If he was correct in his assumption of local knowledge – and it seemed reasonable to begin with that and expand the search only if necessary – then he was now looking at just one hundred and sixty registered births during the year in question. This could be narrowed still further, Parker believed, thanks to his visit to the grave: the body had been buried three feet below ground, which was a considerable depth, and suggested the work of an individual operating with little or no fear of being disturbed. But digging a hole of that size and draft wouldn’t be possible during the deepest winter months as the ground would just be too hard, so he could probably exclude children registered in December and January. He was tempted to exclude February too, but decided to err on the side of caution: ground cold enough to preserve a body, then, yet not so cold as to be unworkable.
But in addition to births, more than two hundred legal adoptions of children were processed through the public child welfare agency in Maine for the same period, and many more using licensed private agencies. With the birth rate as a gauge, this meant registered legal adoptions in Piscataquis County probably didn’t amount to more than a handful, and he could rule out any children whose age at adoption was outside his parameters.
All of which presupposed that the person responsible for burying the mother had chosen to hide his or her tracks either by registering the birth under another woman’s name, or had come up with a story convincing enough to result in a formal adoption. Neither, Parker knew, would have been particularly difficult, but he decided to examine the simpler of the two options first, which was to register the birth.

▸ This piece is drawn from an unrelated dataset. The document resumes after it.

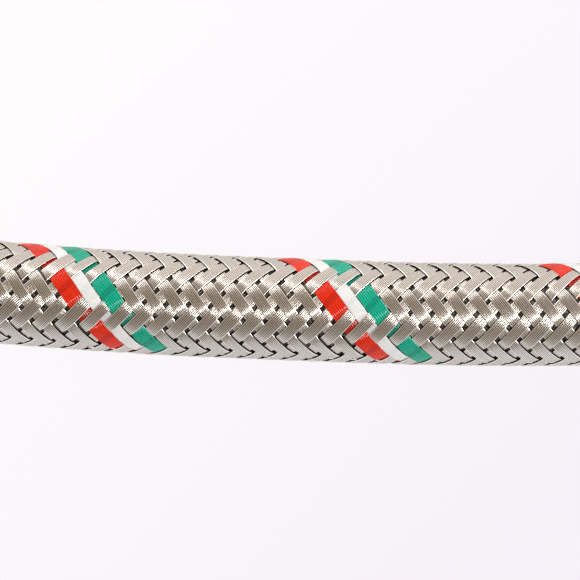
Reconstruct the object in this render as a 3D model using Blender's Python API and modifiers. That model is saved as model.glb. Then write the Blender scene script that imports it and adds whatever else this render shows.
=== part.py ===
"""Braided faucet supply hose, 400 mm long, with a G 1/2 swivel nut on each end.

The hose lies on a surface at z = 0, in a U whose two arms run towards +Y.
The end pieces are turned about the fitting's own axis, which lies level along Y,
so each nut rests on one flat. All sizes are in metres.
"""
import math

import bmesh
import bpy
from mathutils import Matrix, Vector
from mathutils.geometry import interpolate_bezier

# Clearance that pieces keep where the real ones touch
FIT_GAP = 0.0003

# Hose, from the water way outwards
LINER_BORE_RADIUS = 0.0040
LINER_WALL = 0.0012
BRAID_WALL = 0.00043
TUBE_SIDES = 12
RING_SPACING = 0.024

# Swivel nut, G 1/2 female
THREAD_MINOR_RADIUS = 0.00932
NUT_WALL = 0.00268
NUT_BACK_WALL = 0.0030
THREAD_LEAD_IN = 0.0011
SOCKET_DEPTH = 0.0064
NECK_CLEARANCE = 0.0004
NUT_FLOAT = 0.0005
HEX_SIDES = 6
HEX_CHAMFER_ANGLE = math.radians(30.0)
HEX_CHAMFER_INSET = 0.0006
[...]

Under the state’s revised statutes, one of four individuals was required to prepare and file a certificate for a birth occurring outside a hospital or institution: a physician or other person in attendance at the birth; the father; the mother; or the person in charge of the premises where the live birth took place, which could be anyone from a hotel proprietor to the guy who ran the local gas station. If the mother was not married at either conception or birth, the details of the putative father could not be entered on the certificate without both his written consent and that of the mother.